Work to complete:
Where the word "manifold" occurs in a line, return that line.

Data records
* start *

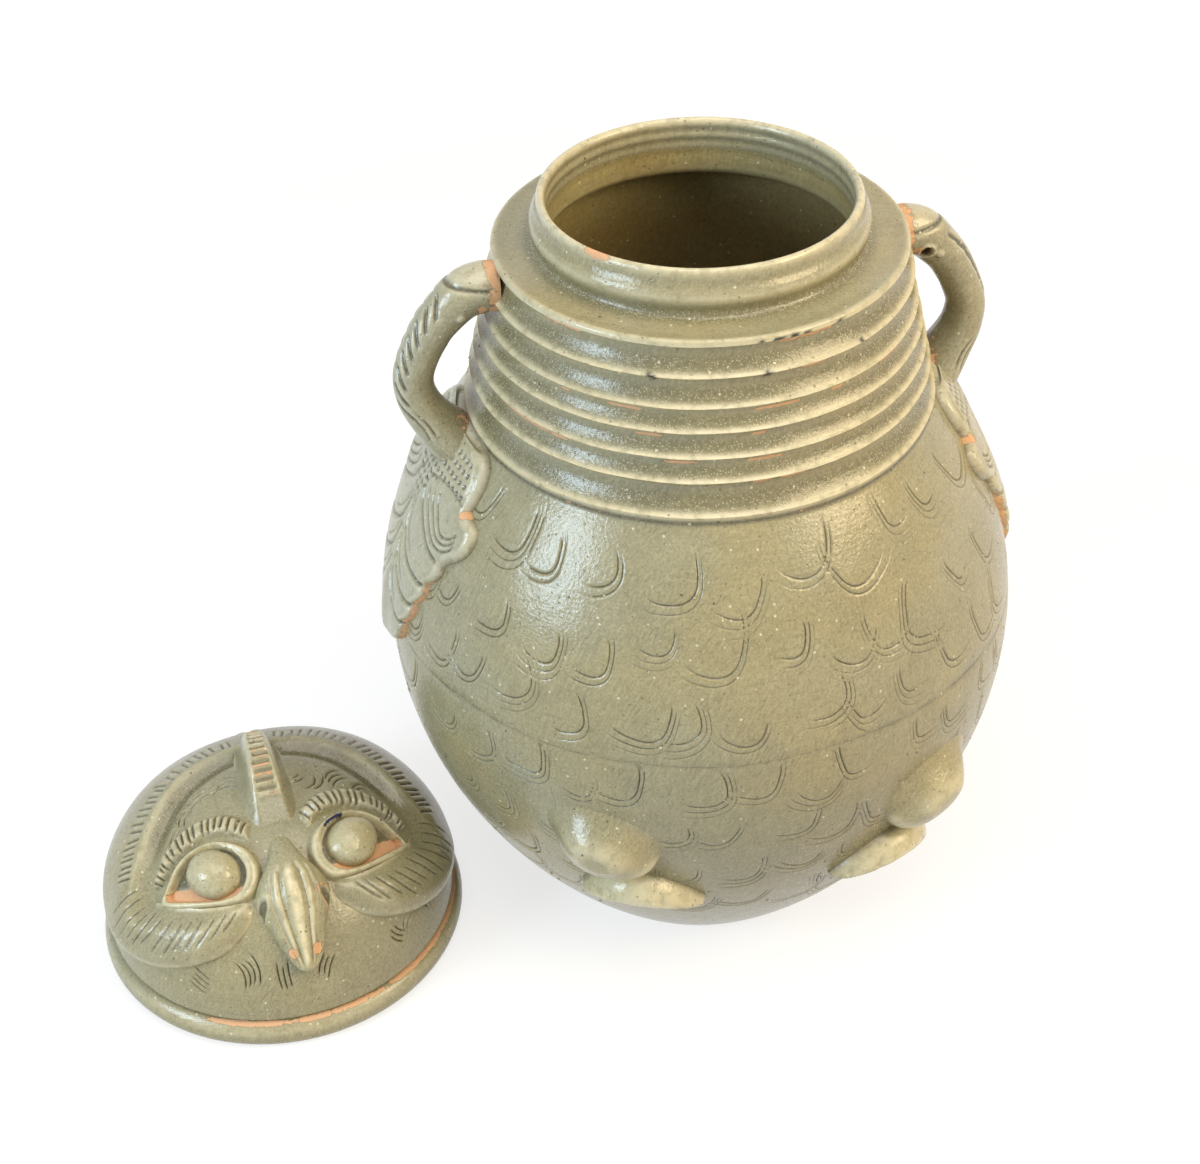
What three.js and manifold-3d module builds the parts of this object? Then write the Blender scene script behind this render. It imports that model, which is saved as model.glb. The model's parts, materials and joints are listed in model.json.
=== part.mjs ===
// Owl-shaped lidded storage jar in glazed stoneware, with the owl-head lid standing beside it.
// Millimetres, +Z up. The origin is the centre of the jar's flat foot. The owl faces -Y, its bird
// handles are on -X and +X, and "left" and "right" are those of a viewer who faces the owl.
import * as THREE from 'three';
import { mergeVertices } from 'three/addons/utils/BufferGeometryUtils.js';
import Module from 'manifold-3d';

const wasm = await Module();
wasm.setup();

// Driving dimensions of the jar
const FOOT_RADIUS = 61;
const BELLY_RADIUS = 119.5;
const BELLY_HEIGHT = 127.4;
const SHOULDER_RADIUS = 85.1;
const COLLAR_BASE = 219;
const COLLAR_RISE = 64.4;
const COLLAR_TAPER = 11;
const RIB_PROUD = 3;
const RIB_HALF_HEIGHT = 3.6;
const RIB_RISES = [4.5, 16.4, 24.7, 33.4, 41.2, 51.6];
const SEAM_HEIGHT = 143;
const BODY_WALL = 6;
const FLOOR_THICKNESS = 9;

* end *
* start *

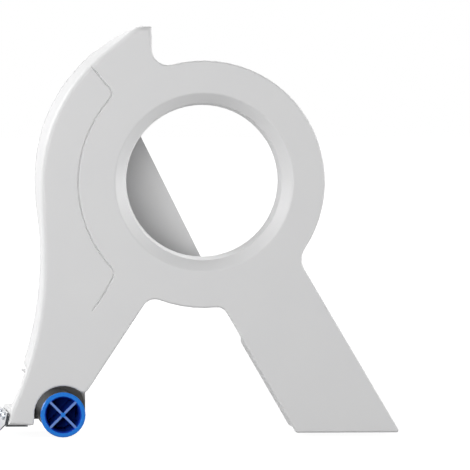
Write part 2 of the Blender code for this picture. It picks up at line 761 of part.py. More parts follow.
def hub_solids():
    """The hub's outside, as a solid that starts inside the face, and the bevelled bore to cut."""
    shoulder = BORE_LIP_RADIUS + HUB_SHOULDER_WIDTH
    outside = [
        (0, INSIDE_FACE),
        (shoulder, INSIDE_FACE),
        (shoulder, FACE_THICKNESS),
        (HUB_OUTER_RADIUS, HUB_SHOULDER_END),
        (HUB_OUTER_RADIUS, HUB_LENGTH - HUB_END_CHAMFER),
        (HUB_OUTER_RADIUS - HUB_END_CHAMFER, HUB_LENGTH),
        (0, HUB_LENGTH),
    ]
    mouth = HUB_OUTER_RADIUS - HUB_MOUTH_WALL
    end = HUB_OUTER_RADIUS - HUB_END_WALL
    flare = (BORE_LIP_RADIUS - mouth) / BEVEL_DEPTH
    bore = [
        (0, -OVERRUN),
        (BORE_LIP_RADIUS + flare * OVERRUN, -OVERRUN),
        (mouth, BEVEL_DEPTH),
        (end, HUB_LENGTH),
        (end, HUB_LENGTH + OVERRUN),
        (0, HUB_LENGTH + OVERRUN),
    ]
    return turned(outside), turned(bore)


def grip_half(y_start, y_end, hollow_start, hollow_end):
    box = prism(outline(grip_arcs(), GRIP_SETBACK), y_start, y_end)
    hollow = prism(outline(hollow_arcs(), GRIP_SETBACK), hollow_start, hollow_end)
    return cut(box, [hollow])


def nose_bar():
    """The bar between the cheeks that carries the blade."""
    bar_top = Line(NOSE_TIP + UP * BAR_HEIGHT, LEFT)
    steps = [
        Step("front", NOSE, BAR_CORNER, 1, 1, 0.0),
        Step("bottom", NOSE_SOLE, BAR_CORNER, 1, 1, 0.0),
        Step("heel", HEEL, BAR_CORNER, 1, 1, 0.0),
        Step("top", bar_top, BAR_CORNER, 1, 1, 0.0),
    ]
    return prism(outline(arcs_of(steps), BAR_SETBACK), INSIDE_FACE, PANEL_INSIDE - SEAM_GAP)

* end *
* start *

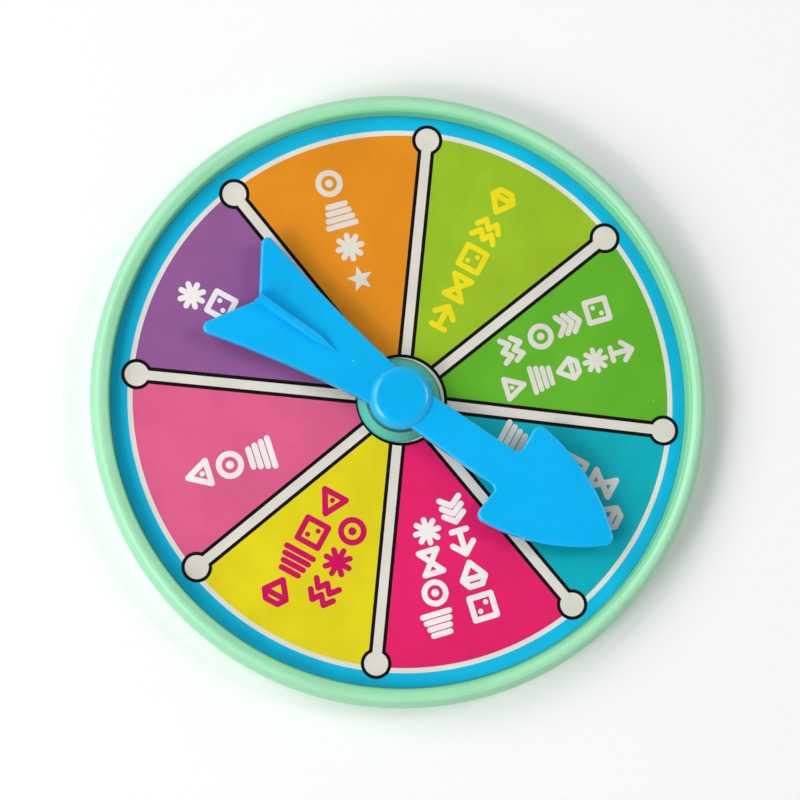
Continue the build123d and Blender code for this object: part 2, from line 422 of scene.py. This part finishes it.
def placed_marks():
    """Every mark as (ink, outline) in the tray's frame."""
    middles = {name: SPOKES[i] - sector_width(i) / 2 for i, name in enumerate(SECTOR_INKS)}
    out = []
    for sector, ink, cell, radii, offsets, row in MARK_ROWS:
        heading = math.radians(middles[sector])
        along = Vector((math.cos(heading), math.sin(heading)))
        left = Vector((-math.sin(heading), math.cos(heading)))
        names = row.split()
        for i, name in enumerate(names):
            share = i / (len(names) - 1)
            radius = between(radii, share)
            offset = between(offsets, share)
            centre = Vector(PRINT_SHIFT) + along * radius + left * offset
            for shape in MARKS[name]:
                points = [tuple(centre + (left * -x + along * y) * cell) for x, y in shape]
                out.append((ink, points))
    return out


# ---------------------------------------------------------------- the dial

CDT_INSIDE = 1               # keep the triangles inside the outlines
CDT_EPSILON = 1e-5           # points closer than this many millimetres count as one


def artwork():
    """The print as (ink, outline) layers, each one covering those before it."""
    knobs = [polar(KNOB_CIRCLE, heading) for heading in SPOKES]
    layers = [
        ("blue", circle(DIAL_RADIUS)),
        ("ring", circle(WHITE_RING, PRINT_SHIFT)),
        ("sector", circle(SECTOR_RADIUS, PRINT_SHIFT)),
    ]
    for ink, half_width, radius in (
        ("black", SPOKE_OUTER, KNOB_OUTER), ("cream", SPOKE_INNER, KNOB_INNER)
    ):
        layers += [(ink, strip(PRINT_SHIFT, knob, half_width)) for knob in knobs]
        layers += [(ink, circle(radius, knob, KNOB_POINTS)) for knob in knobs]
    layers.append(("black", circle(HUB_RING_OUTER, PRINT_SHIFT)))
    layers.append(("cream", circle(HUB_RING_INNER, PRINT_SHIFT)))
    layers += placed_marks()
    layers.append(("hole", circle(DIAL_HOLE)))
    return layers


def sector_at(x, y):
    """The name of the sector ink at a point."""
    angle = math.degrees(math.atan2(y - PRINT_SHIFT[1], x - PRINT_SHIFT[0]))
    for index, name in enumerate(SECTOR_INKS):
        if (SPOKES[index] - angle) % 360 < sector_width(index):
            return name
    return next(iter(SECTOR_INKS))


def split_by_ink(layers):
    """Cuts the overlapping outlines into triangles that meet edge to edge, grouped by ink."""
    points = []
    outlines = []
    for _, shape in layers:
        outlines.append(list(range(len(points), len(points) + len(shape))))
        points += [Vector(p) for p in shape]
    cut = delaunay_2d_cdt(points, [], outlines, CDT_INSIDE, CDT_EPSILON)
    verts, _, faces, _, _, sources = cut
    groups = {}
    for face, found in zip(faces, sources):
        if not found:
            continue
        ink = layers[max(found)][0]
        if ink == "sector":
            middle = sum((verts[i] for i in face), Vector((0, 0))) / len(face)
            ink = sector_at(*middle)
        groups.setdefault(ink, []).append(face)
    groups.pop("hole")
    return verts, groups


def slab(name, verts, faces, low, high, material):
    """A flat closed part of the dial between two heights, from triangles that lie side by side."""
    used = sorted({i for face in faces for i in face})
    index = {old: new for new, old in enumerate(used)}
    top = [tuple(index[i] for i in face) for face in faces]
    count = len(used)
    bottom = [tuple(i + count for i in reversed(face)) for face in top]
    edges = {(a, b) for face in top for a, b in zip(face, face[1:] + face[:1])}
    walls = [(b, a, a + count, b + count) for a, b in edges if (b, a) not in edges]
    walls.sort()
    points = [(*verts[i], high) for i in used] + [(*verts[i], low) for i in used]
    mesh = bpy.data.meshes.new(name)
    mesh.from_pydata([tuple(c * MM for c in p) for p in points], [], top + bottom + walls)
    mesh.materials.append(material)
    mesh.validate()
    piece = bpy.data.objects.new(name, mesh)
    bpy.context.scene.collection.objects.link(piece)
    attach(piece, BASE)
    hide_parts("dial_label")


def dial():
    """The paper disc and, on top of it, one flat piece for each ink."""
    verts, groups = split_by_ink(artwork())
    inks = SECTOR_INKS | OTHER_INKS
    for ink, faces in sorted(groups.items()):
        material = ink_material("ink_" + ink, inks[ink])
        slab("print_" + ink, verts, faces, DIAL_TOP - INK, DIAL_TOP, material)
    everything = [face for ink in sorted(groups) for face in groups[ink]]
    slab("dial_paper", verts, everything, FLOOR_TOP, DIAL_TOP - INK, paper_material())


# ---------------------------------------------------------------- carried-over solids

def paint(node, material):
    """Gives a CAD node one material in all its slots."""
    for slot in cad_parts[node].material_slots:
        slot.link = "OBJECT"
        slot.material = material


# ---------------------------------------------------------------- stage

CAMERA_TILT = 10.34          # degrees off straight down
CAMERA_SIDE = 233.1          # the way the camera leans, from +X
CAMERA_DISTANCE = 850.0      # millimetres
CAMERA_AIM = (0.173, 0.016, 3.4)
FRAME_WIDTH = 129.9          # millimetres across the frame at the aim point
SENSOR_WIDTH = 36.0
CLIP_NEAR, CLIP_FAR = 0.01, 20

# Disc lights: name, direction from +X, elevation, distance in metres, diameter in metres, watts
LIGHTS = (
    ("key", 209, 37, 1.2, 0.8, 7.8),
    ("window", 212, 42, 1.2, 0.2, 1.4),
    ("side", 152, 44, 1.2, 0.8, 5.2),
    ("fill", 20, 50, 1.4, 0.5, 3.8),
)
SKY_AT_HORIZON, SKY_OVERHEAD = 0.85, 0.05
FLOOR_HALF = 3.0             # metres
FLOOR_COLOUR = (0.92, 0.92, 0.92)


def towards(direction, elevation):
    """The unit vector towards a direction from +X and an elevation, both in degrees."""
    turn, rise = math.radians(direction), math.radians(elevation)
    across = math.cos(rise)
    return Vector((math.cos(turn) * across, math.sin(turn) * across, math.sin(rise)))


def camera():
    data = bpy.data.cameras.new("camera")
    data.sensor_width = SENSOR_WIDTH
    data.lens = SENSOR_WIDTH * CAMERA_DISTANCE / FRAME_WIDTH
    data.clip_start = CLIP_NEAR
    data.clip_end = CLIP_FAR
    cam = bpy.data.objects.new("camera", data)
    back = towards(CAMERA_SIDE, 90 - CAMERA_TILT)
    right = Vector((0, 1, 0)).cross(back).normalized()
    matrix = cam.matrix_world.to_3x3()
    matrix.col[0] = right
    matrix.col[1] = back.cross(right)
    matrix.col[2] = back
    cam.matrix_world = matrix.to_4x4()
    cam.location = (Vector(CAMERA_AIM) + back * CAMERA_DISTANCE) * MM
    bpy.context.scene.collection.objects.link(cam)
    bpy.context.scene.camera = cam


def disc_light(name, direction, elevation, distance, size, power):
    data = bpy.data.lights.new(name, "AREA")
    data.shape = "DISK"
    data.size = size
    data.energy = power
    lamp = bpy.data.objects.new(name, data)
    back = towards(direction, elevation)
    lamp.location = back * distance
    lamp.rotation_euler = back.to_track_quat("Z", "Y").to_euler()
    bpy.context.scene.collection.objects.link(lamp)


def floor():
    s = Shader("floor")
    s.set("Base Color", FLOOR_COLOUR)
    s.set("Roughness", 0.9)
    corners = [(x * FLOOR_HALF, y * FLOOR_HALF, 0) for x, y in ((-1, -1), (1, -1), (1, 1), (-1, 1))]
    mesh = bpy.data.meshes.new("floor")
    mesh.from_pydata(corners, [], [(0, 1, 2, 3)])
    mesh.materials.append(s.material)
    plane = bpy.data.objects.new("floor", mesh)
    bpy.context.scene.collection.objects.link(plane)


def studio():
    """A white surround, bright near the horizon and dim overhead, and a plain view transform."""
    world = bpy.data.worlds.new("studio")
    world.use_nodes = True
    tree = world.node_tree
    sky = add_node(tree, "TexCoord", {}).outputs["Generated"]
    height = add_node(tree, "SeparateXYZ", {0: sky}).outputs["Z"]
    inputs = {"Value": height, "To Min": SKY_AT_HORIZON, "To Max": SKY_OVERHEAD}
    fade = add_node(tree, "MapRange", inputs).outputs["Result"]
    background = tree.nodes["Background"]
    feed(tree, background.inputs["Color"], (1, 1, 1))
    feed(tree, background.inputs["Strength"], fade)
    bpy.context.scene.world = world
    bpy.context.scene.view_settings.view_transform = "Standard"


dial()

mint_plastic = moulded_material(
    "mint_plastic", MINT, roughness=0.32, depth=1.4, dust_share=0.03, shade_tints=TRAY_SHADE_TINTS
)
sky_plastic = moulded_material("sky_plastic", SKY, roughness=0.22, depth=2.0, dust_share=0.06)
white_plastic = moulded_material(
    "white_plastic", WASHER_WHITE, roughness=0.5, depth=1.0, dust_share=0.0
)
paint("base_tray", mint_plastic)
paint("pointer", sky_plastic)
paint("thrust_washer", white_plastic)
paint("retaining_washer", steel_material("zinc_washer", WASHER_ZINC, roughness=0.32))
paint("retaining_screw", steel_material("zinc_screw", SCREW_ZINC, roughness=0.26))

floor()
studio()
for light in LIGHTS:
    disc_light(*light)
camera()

* end *

Task response:
What three.js and manifold-3d module builds the parts of this object? Then write the Blender scene script behind this render. It imports that model, which is saved as model.glb. The model's parts, materials and joints are listed in model.json.
import Module from 'manifold-3d';